Word for word, restate the lines from the start of the data below through the line containing "const POT_SIDES = 54;".

DATA SEGMENT
## BEGIN

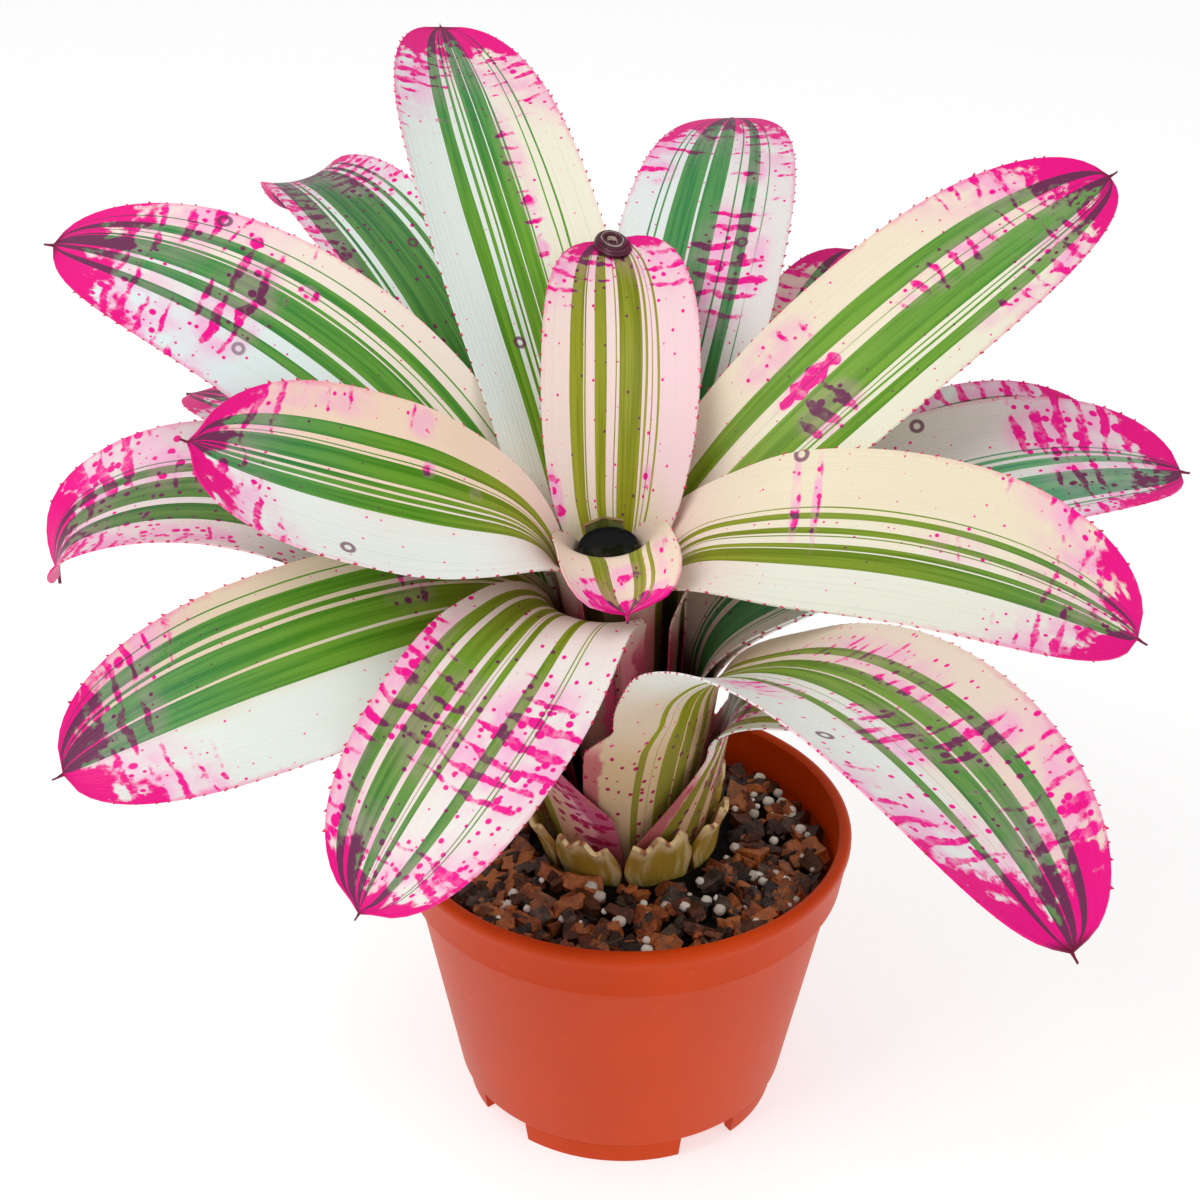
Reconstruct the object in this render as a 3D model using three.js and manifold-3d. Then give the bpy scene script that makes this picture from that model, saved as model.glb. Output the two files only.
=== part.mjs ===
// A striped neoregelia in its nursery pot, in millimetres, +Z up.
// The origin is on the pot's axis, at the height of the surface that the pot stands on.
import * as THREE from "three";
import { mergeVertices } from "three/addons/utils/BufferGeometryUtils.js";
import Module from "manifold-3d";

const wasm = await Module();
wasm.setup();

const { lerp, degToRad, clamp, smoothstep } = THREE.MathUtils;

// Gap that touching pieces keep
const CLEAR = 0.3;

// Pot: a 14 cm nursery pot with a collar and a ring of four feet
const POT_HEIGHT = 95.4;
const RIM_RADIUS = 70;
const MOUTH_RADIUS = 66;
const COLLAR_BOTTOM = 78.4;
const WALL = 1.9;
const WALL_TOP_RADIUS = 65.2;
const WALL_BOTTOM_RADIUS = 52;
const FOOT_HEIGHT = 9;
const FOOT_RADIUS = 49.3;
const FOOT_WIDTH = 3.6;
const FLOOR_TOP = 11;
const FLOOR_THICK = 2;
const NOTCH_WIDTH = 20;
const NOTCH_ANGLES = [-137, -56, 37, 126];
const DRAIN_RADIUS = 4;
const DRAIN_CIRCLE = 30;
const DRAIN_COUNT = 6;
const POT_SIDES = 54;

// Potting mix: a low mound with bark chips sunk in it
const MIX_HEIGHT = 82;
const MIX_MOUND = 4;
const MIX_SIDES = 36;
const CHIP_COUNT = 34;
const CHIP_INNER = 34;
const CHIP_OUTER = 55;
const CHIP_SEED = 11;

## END

EXERCISE RESPONSE
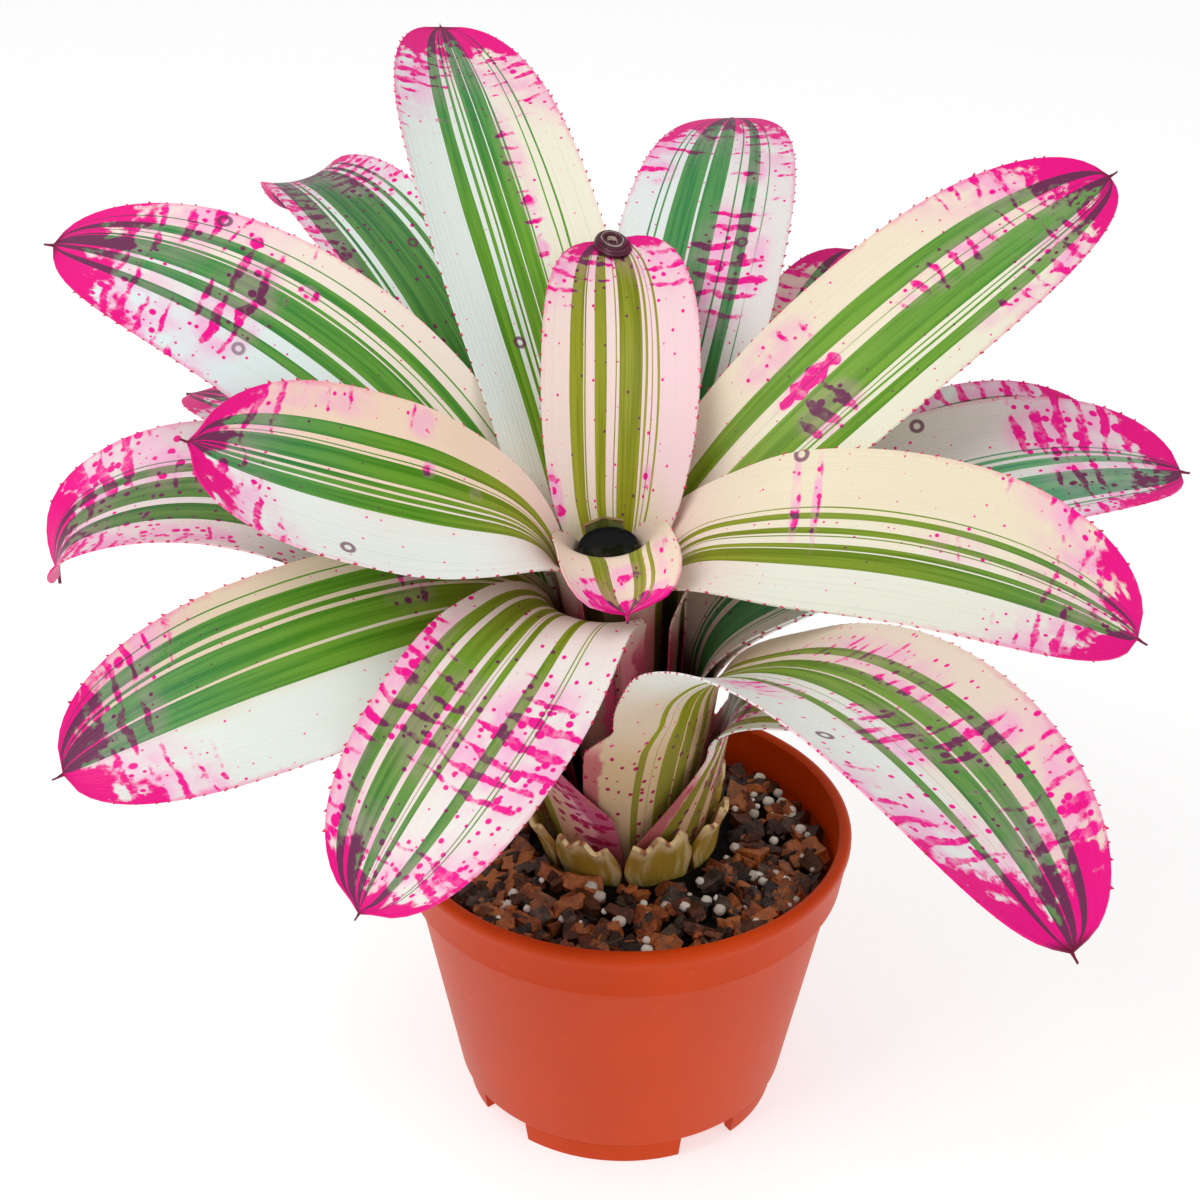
Reconstruct the object in this render as a 3D model using three.js and manifold-3d. Then give the bpy scene script that makes this picture from that model, saved as model.glb. Output the two files only.
=== part.mjs ===
// A striped neoregelia in its nursery pot, in millimetres, +Z up.
// The origin is on the pot's axis, at the height of the surface that the pot stands on.
import * as THREE from "three";
import { mergeVertices } from "three/addons/utils/BufferGeometryUtils.js";
import Module from "manifold-3d";

const wasm = await Module();
wasm.setup();

const { lerp, degToRad, clamp, smoothstep } = THREE.MathUtils;

// Gap that touching pieces keep
const CLEAR = 0.3;

// Pot: a 14 cm nursery pot with a collar and a ring of four feet
const POT_HEIGHT = 95.4;
const RIM_RADIUS = 70;
const MOUTH_RADIUS = 66;
const COLLAR_BOTTOM = 78.4;
const WALL = 1.9;
const WALL_TOP_RADIUS = 65.2;
const WALL_BOTTOM_RADIUS = 52;
const FOOT_HEIGHT = 9;
const FOOT_RADIUS = 49.3;
const FOOT_WIDTH = 3.6;
const FLOOR_TOP = 11;
const FLOOR_THICK = 2;
const NOTCH_WIDTH = 20;
const NOTCH_ANGLES = [-137, -56, 37, 126];
const DRAIN_RADIUS = 4;
const DRAIN_CIRCLE = 30;
const DRAIN_COUNT = 6;
const POT_SIDES = 54;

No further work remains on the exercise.